Écart-type de l’erreur
d’estimation de la 78,8 79,8 82,5 105,6 149,3 175,8 272,4 395,6 655,1
longueur (μm)










Tab. 5.3: Erreur d’estimation des dimensions des défauts en fonction du facteur de décimation

Il apparaît dans ce tableau que l’algorithme a une tendance à surestimer en moyenne les dimensions des défauts. Cela est principalement dû à l’effet non symétrique du seuillage inférieur des dimensions, qui corrige des valeurs sous-estimées aberrantes, et introduit un biais moyen de sur-estimation. Sans ce seuillage, l’erreur d’estimation aurait un biais beaucoup plus faible voire nul, mais des valeurs négatives de dimensions estimées seraient données en résultat, ce qui est absurde.

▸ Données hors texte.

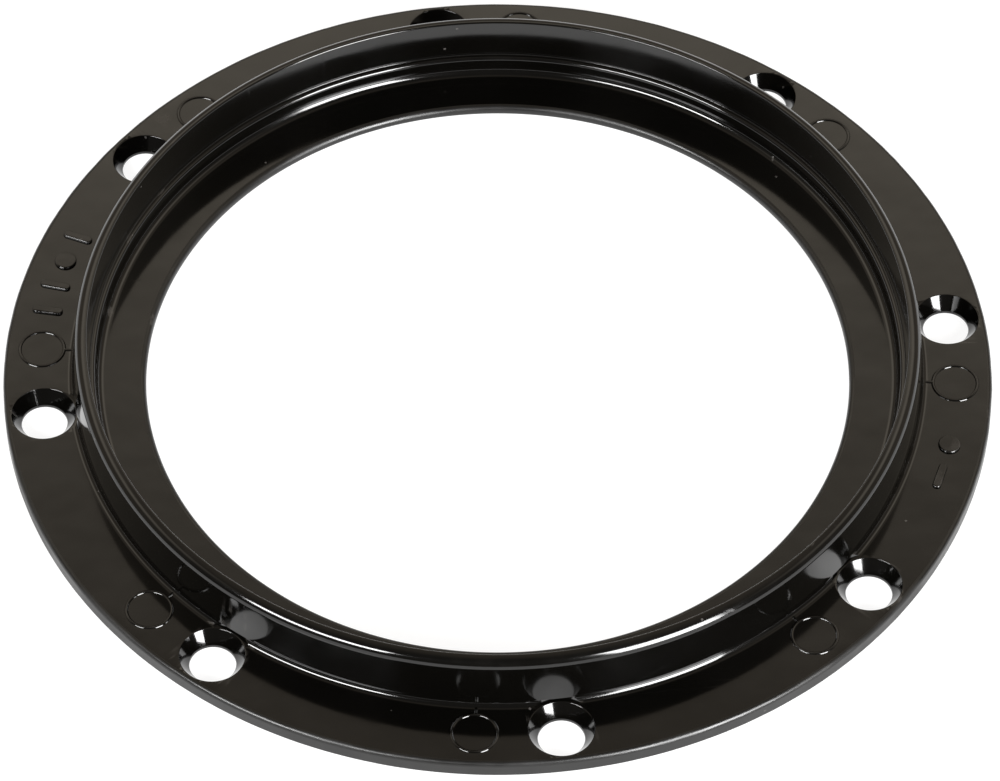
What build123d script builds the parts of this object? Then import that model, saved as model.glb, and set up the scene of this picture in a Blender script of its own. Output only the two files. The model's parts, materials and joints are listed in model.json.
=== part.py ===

Néanmoins, l’erreur systématique est très correcte pour l’estimation de la profondeur, quel que soit le facteur de décimation : une déviation de 30 μm peut encore être considérée comme faible comparativement à la plus petite profondeur des défauts inspectés, qui vaut seulement 100 μm. Les valeurs des écarts-types de ces estimations montrent que l’algorithme mis en œuvre fonctionne très bien pour l’estimation de la profondeur des défauts, au moins jusqu’à un facteur de décimation égal à 7, soit un pas d’échantillonnage spatial égal à 700 μm.

En ce qui concerne l’estimation de la longueur, les observations de la figure 5.14 sont confirmées : les résultats sont nettement moins bons que pour l’estimation de la profondeur des défauts. Il faut cependant souligner que la longueur est une dimension dont les valeurs considérées sont pour les défauts inspectés plus importantes que celles de la profondeur. Les valeurs des erreurs moyennes et des écarts-types sont donc logiquement plus importantes. Ces erreurs moyennes restent par ailleurs assez faibles devant la longueur moyenne des défauts. Les valeurs des écarts-types sont critiques surtout pour les défauts de faibles dimensions, et il est possible d’affirmer que les longueurs supérieures à 400 μm sont assez correctement estimées, jusqu’à un facteur de décimation égal à 7. Pour les longueurs plus faibles, l’influence de la longueur sur les signaux CF acquis est trop faible pour permettre une estimation correcte.